Output the full material exactly as it appears here.

------------------------------------

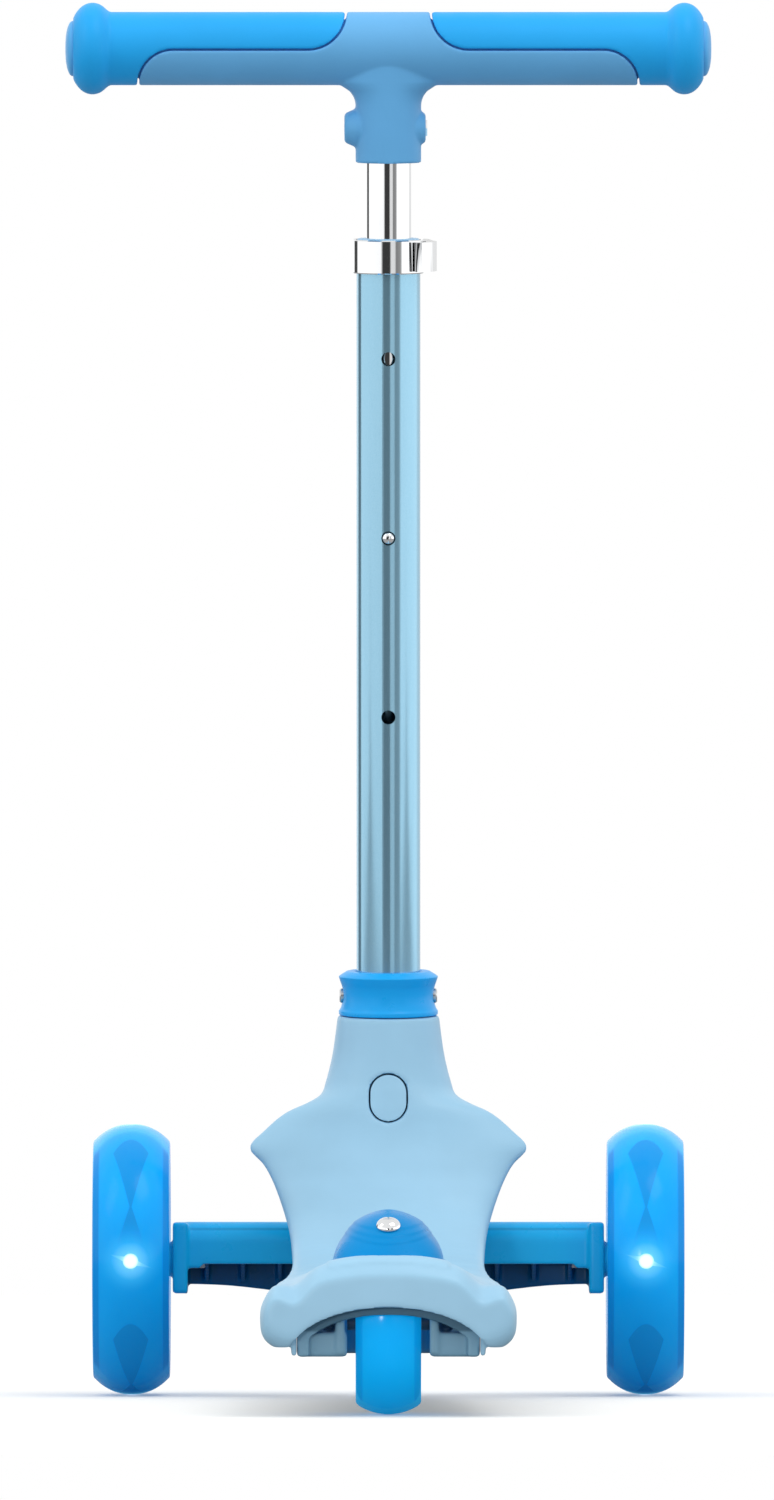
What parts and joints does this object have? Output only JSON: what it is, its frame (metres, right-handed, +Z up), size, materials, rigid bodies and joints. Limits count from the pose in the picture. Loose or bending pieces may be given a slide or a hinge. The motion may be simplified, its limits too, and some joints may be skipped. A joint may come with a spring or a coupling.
{
  "type": "kick scooter",
  "caption": "Small child's lean-to-steer kick scooter: two wide front wheels, one rear wheel with a press brake, whale-tail deck and a telescoping T-bar that lifts out.",
  "frame": {"origin": "middle of the footprint's box, on the ground under the wheels", "axes": "+Z up, +Y the way the scooter rolls, +X the rider's right"},
  "size_m": [0.2856, 0.54, 0.6158],
  "materials": {
    "shell_blue": "satin moulded, light blue",
    "azure_plastic": "satin moulded, azure",
    "azure_grip": "soft matte, azure",
    "bar_blue": "satin moulded, steel blue",
    "clear_azure": "translucent cast polyurethane, azure",
    "hub_plastic": "clear pale blue, glossy",
    "tube_blue": "satin light blue paint on aluminium",
    "chrome": "polished",
    "steel": "zinc plated",
    "nylon": "natural",
    "rubber": "matte black"
  },
  "bodies": {
    "deck": {"deck_shell": "shell_blue", "underframe": "shell_blue", "underframe_screw_1": "steel", "underframe_screw_2": "steel", "underframe_screw_3": "steel", "underframe_screw_4": "steel", "king_pin": "steel", "king_pin_nut": "steel", "release_spring": "steel", "steering_bumper_left": "rubber", "steering_bumper_right": "rubber", "rear_axle": "steel", "brake_pin": "steel", "brake_spring": "steel"},
    "axle": {"axle_beam": "azure_plastic", "pivot_bush_lower": "nylon", "pivot_bush_upper": "nylon", "front_left_axle": "steel", "front_right_axle": "steel", "front_left_magnet": "steel", "front_right_magnet": "steel"},
    "front_left_wheel": {"front_left_tyre": "clear_azure", "front_left_hub": "hub_plastic", "front_left_light_ring": "nylon", "front_left_bearing_inner": "steel", "front_left_bearing_outer": "steel"},
    "front_right_wheel": {"front_right_tyre": "clear_azure", "front_right_hub": "hub_plastic", "front_right_light_ring": "nylon", "front_right_bearing_inner": "steel", "front_right_bearing_outer": "steel"},
    "rear_wheel": {"rear_tyre": "clear_azure", "rear_hub": "hub_plastic", "rear_bearing_inner": "steel", "rear_bearing_outer": "steel"},
    "brake": {"brake_pedal": "azure_plastic", "brake_pad": "steel", "brake_screw": "chrome"},
    "release_button": {"release_button": "shell_blue"},
    "stem": {"outer_tube": "tube_blue", "tube_bushing": "nylon", "clamp_collar": "chrome", "clamp_bolt": "steel", "clamp_nut": "chrome", "stem_collar": "azure_plastic", "collar_bolt": "steel", "stem_pin_spring": "steel"},
    "stem_pin": {"stem_pin": "steel"},
    "clamp_lever": {"clamp_lever": "chrome"},
    "handlebar": {"handlebar_core": "bar_blue", "grip_left": "azure_grip", "grip_right": "azure_grip", "grip_end_left": "shell_blue", "grip_end_right": "shell_blue", "inner_tube": "chrome", "handlebar_bolt": "chrome", "handlebar_nut": "chrome", "height_button_spring": "steel"},
    "height_button": {"height_button": "chrome"}
  },
  "joints": [
    {"name": "lean_steer", "type": "hinge", "parent": "deck", "child": "axle", "pos_m": [0, 0.21, 0.066], "axis": [0, 0.5736, 0.8192], "range_deg": [-12, 12], "stiffness_Nm_per_rad": 40, "deforming": ["steering_bumper_left", "steering_bumper_right"]},
    {"name": "front_left_spin", "type": "hinge", "parent": "axle", "child": "front_left_wheel", "pos_m": [-0.1137, 0.21, 0.06], "axis": [1, 0, 0], "continuous": true},
    {"name": "front_right_spin", "type": "hinge", "parent": "axle", "child": "front_right_wheel", "pos_m": [0.1137, 0.21, 0.06], "axis": [1, 0, 0], "continuous": true},
    {"name": "rear_spin", "type": "hinge", "parent": "deck", "child": "rear_wheel", "pos_m": [0, -0.2165, 0.04], "axis": [1, 0, 0], "continuous": true},
    {"name": "brake_press", "type": "hinge", "parent": "deck", "child": "brake", "pos_m": [0, -0.176, 0.06], "axis": [1, 0, 0], "range_deg": [0, 1.5], "stiffness_Nm_per_rad": 12, "springref_deg": -1.72, "deforming": ["brake_spring"]},
    {"name": "release_button_press", "type": "slide", "parent": "deck", "child": "release_button", "axis": [0, 0.9976, 0.0698], "range_m": [0, 0.0031], "stiffness_N_per_m": 900, "springref_m": -0.002, "deforming": ["release_spring"]},
    {"name": "stem_release", "type": "slide", "parent": "deck", "child": "stem", "axis": [0, -0.0698, 0.9976], "range_m": [0, 0.065], "deforming": ["stem_pin"]},
    {"name": "stem_pin_press", "type": "slide", "parent": "stem", "child": "stem_pin", "axis": [0, 0.9976, 0.0698], "range_m": [0, 0.0031], "stiffness_N_per_m": 500, "springref_m": -0.002, "deforming": ["stem_pin_spring"]},
    {"name": "clamp_lever_open", "type": "hinge", "parent": "stem", "child": "clamp_lever", "pos_m": [0.0134, 0.20805, 0.50545], "axis": [0, -0.0698, 0.9976], "range_deg": [0, 120]},
    {"name": "height_adjust", "type": "slide", "parent": "stem", "child": "handlebar", "axis": [0, -0.0698, 0.9976], "range_m": [-0.033, 0.0793], "deforming": ["height_button"]},
    {"name": "height_button_press", "type": "slide", "parent": "handlebar", "child": "height_button", "axis": [0, 0.9976, 0.0698], "range_m": [0, 0.0042], "stiffness_N_per_m": 600, "springref_m": -0.002, "deforming": ["height_button_spring"]}
  ],
  "couplings": [
    {"joint": "stem_pin_press", "follows": "release_button_press", "ratio": 1}
  ]
}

------------------------------------

EXPECTED OUTPUT:
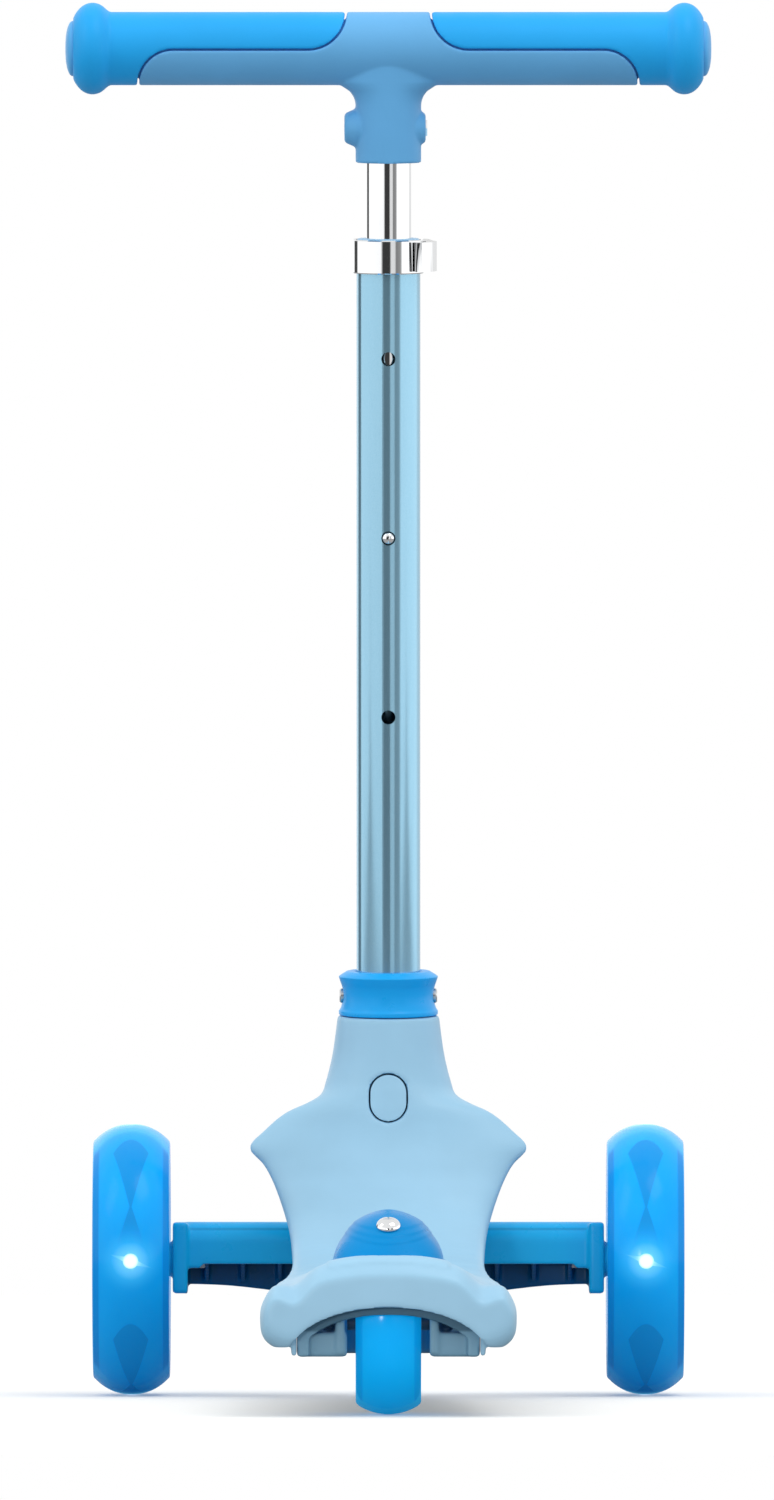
What parts and joints does this object have? Output only JSON: what it is, its frame (metres, right-handed, +Z up), size, materials, rigid bodies and joints. Limits count from the pose in the picture. Loose or bending pieces may be given a slide or a hinge. The motion may be simplified, its limits too, and some joints may be skipped. A joint may come with a spring or a coupling.
{
  "type": "kick scooter",
  "caption": "Small child's lean-to-steer kick scooter: two wide front wheels, one rear wheel with a press brake, whale-tail deck and a telescoping T-bar that lifts out.",
  "frame": {"origin": "middle of the footprint's box, on the ground under the wheels", "axes": "+Z up, +Y the way the scooter rolls, +X the rider's right"},
  "size_m": [0.2856, 0.54, 0.6158],
  "materials": {
    "shell_blue": "satin moulded, light blue",
    "azure_plastic": "satin moulded, azure",
    "azure_grip": "soft matte, azure",
    "bar_blue": "satin moulded, steel blue",
    "clear_azure": "translucent cast polyurethane, azure",
    "hub_plastic": "clear pale blue, glossy",
    "tube_blue": "satin light blue paint on aluminium",
    "chrome": "polished",
    "steel": "zinc plated",
    "nylon": "natural",
    "rubber": "matte black"
  },
  "bodies": {
    "deck": {"deck_shell": "shell_blue", "underframe": "shell_blue", "underframe_screw_1": "steel", "underframe_screw_2": "steel", "underframe_screw_3": "steel", "underframe_screw_4": "steel", "king_pin": "steel", "king_pin_nut": "steel", "release_spring": "steel", "steering_bumper_left": "rubber", "steering_bumper_right": "rubber", "rear_axle": "steel", "brake_pin": "steel", "brake_spring": "steel"},
    "axle": {"axle_beam": "azure_plastic", "pivot_bush_lower": "nylon", "pivot_bush_upper": "nylon", "front_left_axle": "steel", "front_right_axle": "steel", "front_left_magnet": "steel", "front_right_magnet": "steel"},
    "front_left_wheel": {"front_left_tyre": "clear_azure", "front_left_hub": "hub_plastic", "front_left_light_ring": "nylon", "front_left_bearing_inner": "steel", "front_left_bearing_outer": "steel"},
    "front_right_wheel": {"front_right_tyre": "clear_azure", "front_right_hub": "hub_plastic", "front_right_light_ring": "nylon", "front_right_bearing_inner": "steel", "front_right_bearing_outer": "steel"},
    "rear_wheel": {"rear_tyre": "clear_azure", "rear_hub": "hub_plastic", "rear_bearing_inner": "steel", "rear_bearing_outer": "steel"},
    "brake": {"brake_pedal": "azure_plastic", "brake_pad": "steel", "brake_screw": "chrome"},
    "release_button": {"release_button": "shell_blue"},
    "stem": {"outer_tube": "tube_blue", "tube_bushing": "nylon", "clamp_collar": "chrome", "clamp_bolt": "steel", "clamp_nut": "chrome", "stem_collar": "azure_plastic", "collar_bolt": "steel", "stem_pin_spring": "steel"},
    "stem_pin": {"stem_pin": "steel"},
    "clamp_lever": {"clamp_lever": "chrome"},
    "handlebar": {"handlebar_core": "bar_blue", "grip_left": "azure_grip", "grip_right": "azure_grip", "grip_end_left": "shell_blue", "grip_end_right": "shell_blue", "inner_tube": "chrome", "handlebar_bolt": "chrome", "handlebar_nut": "chrome", "height_button_spring": "steel"},
    "height_button": {"height_button": "chrome"}
  },
  "joints": [
    {"name": "lean_steer", "type": "hinge", "parent": "deck", "child": "axle", "pos_m": [0, 0.21, 0.066], "axis": [0, 0.5736, 0.8192], "range_deg": [-12, 12], "stiffness_Nm_per_rad": 40, "deforming": ["steering_bumper_left", "steering_bumper_right"]},
    {"name": "front_left_spin", "type": "hinge", "parent": "axle", "child": "front_left_wheel", "pos_m": [-0.1137, 0.21, 0.06], "axis": [1, 0, 0], "continuous": true},
    {"name": "front_right_spin", "type": "hinge", "parent": "axle", "child": "front_right_wheel", "pos_m": [0.1137, 0.21, 0.06], "axis": [1, 0, 0], "continuous": true},
    {"name": "rear_spin", "type": "hinge", "parent": "deck", "child": "rear_wheel", "pos_m": [0, -0.2165, 0.04], "axis": [1, 0, 0], "continuous": true},
    {"name": "brake_press", "type": "hinge", "parent": "deck", "child": "brake", "pos_m": [0, -0.176, 0.06], "axis": [1, 0, 0], "range_deg": [0, 1.5], "stiffness_Nm_per_rad": 12, "springref_deg": -1.72, "deforming": ["brake_spring"]},
    {"name": "release_button_press", "type": "slide", "parent": "deck", "child": "release_button", "axis": [0, 0.9976, 0.0698], "range_m": [0, 0.0031], "stiffness_N_per_m": 900, "springref_m": -0.002, "deforming": ["release_spring"]},
    {"name": "stem_release", "type": "slide", "parent": "deck", "child": "stem", "axis": [0, -0.0698, 0.9976], "range_m": [0, 0.065], "deforming": ["stem_pin"]},
    {"name": "stem_pin_press", "type": "slide", "parent": "stem", "child": "stem_pin", "axis": [0, 0.9976, 0.0698], "range_m": [0, 0.0031], "stiffness_N_per_m": 500, "springref_m": -0.002, "deforming": ["stem_pin_spring"]},
    {"name": "clamp_lever_open", "type": "hinge", "parent": "stem", "child": "clamp_lever", "pos_m": [0.0134, 0.20805, 0.50545], "axis": [0, -0.0698, 0.9976], "range_deg": [0, 120]},
    {"name": "height_adjust", "type": "slide", "parent": "stem", "child": "handlebar", "axis": [0, -0.0698, 0.9976], "range_m": [-0.033, 0.0793], "deforming": ["height_button"]},
    {"name": "height_button_press", "type": "slide", "parent": "handlebar", "child": "height_button", "axis": [0, 0.9976, 0.0698], "range_m": [0, 0.0042], "stiffness_N_per_m": 600, "springref_m": -0.002, "deforming": ["height_button_spring"]}
  ],
  "couplings": [
    {"joint": "stem_pin_press", "follows": "release_button_press", "ratio": 1}
  ]
}